Похоже, что Максим Грек явился жертвой не церковно-государственного «беспредела» (как принято считать), а собственной амбициозности и политической наивности. В этом смысле его личная – довольно-таки неудачливая – судьба не имеет скорее всего никакого отношения к его же культурной роли в истории средневековой Руси XVI в.

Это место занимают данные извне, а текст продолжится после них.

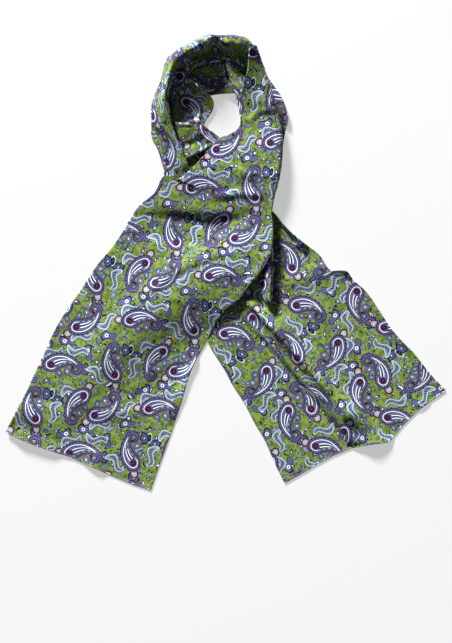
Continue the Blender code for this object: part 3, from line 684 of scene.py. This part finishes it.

А роль эта была огромна. «За время своего “обрусения” в монастырских тюрьмах, длившегося более тридцати лет, Максим Грек создал огромное литературное наследие, оказавшее глубочайшее воздействие на все стороны духовной жизни московского общества второй половины XVI в. и воспитавшее целое поколение восточнославянских книжников»379. Что же касается идеологической направленности этого литературного наследия, то достаточно сказать, что наибольшими популярностью и авторитетом оно пользовалось, во-первых, у «нестяжателей» и близких им по духу людей (Вассиан Патрикеев, Зиновий Отенский, Андрей Курбский и др.), а во-вторых, у наиболее радикальных русских еретиков (Феодосий Косой), то есть у всех тех, кого категорически не устраивала «иосифлянская программа».
Итоговую оценку деятельности Максима Грека на русской почве дал современный историк: «Взявшись за исправление священных книг, Максим Грек посеял сомнение в их святости»380.